Ausente, por razões de saúde, esteve apenas Loris Capovilla, que foi
secretário do Papa João XXIII. Aqui podemos ficar a conhecer pormenores da história de Capovilla e do próprio
Papa Roncalli.
Com esta cerimónia, o Colégio Cardinalício fica mais internacional.
Este é, no entanto, apenas o primeiro passo para a mudança de que a
Igreja necessita. No governo da comunidade católica, deve conseguir-se a
síntese entre a liderança pessoal do Papa, que precisa de ter pessoas de
confiança em determinados lugares, e a representatividade da Igreja universal.
Se isso não se conseguir, fica traída a noção de catolicidade implícita à
própria identidade eclesial.
O Colégio Cardinalício pode ser o embrião de um órgão consultivo do Papa
(até agora, ele era, em muitos casos, o resultado de “prémios” por determinado
cargo ou carreira). As escolhas que o Papa Francisco fez para este consistório
tiveram a preocupação de trazer para o colégio algumas pessoas que representam
realidades eclesiais emergentes ou povos mais periféricos (para usar um termo
caro ao Papa Francisco) de África, Ásia e América Latina.

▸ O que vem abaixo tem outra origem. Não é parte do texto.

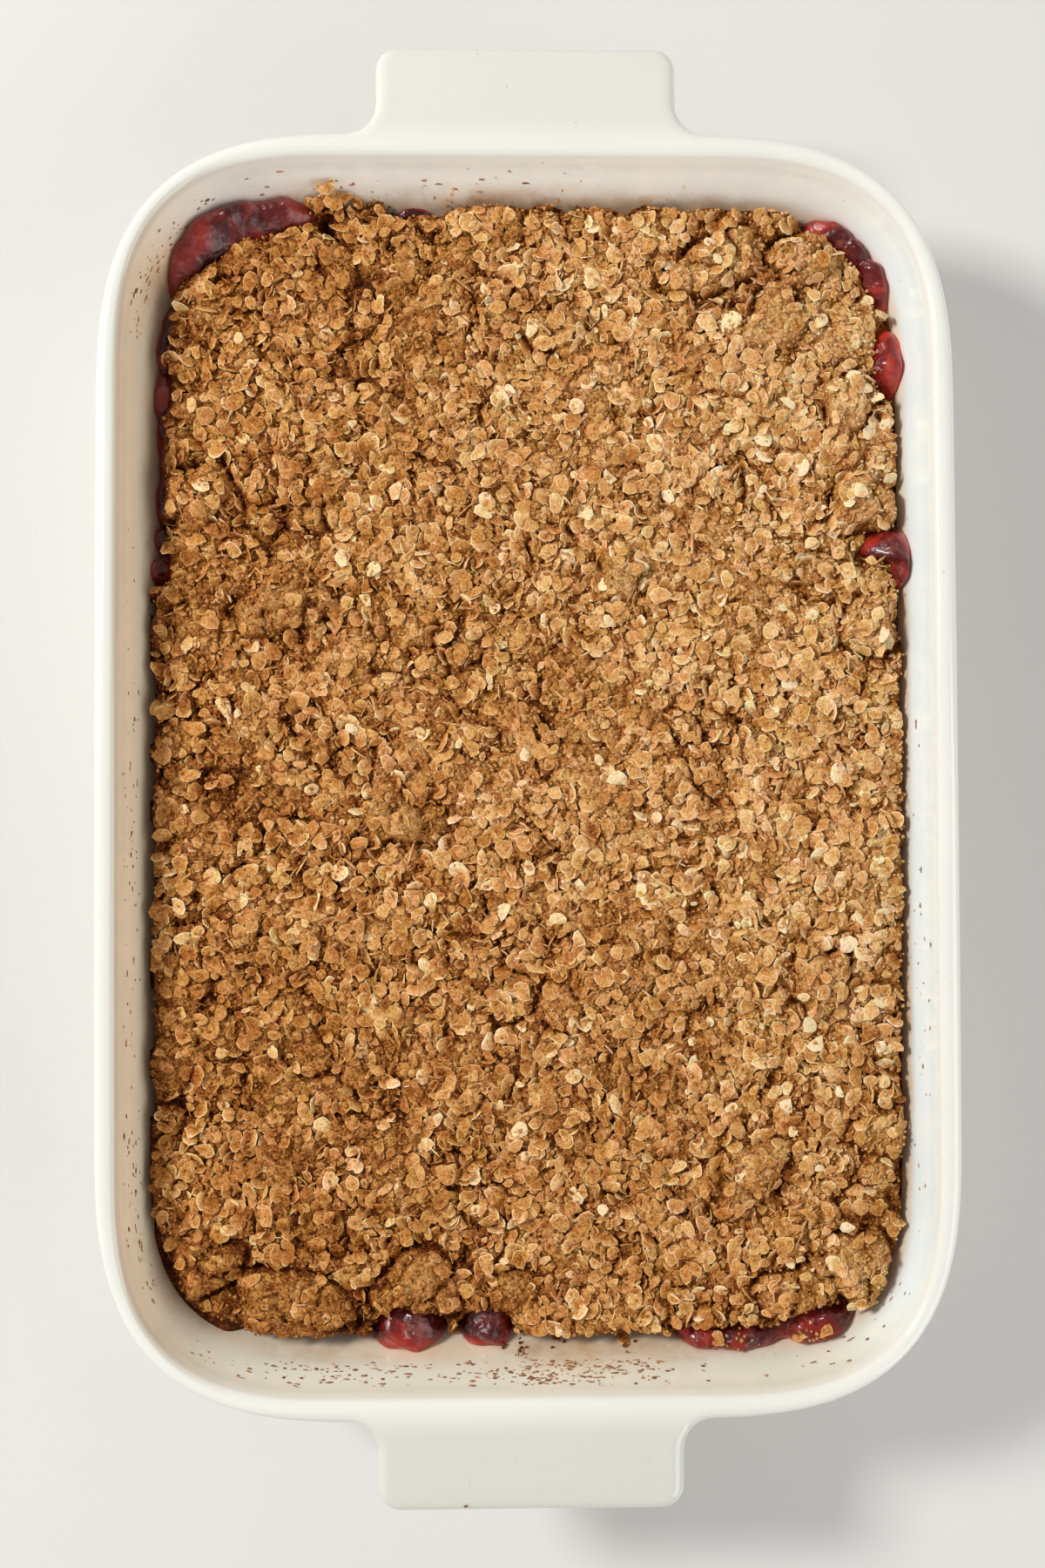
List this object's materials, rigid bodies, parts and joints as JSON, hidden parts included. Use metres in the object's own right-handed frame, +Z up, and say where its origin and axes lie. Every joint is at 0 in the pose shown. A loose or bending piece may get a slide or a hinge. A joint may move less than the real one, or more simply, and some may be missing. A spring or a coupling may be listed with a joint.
{
  "type": "cherry crisp in a baking dish",
  "caption": "Oblong ceramic baking dish with a tab handle at each end, filled with cherry filling under a rough baked oat crumble crust.",
  "frame": {"origin": "middle of the dish's foot, on the surface that it stands on", "axes": "+Z up, +Y along the dish towards its far handle, +X to the right"},
  "size_m": [0.247, 0.4166, 0.064],
  "materials": {
    "baking_dish": "glossy off-white glazed stoneware",
    "cherry_filling": "glossy dark red cooked fruit and syrup",
    "oat_topping": "matte golden-brown baked oats"
  },
  "bodies": {
    "root": {"baking_dish": "baking_dish", "cherry_filling": "cherry_filling", "oat_topping": "oat_topping"}
  },
  "joints": []
}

As escolhas para os novos cardeais são uma boa decisão, que vai mais
longe do que algumas tentativas de internacionalizar o colégio, feitas pelos
diferentes papas desde João XXIII. Mas este passo não é suficiente. A função de cardeal foi instituída em 1050
(há menos de mil anos) pelo Papa Leão IX (1049-54), com o objectivo de ajudar o
bispo de Roma no governo da Igreja Católica. Desde 1179, o colégio passou a ser
o único órgão a eleger o Papa, substituindo-se assim à tradição sinodal e
conciliar, até aí dominante nos processos de decisão da Igreja. Os bispos,
incluindo o de Roma, eram eleitos pelos padres e pelos outros fiéis da respectiva
diocese.
A
instituição do cardinalato tentou resolver o problema da necessária reforma que
a Igreja então enfrentava. O papado estava entregue a lutas intestinas entre
várias famílias e nobres de Roma e Leão IX queria rodear-se de homens capazes
de o apoiar no objectivo reformador. Chamou-lhes cardeais, nome dado aos padres
que então celebravam a missa e os sacramentos nas diferentes igrejas romanas.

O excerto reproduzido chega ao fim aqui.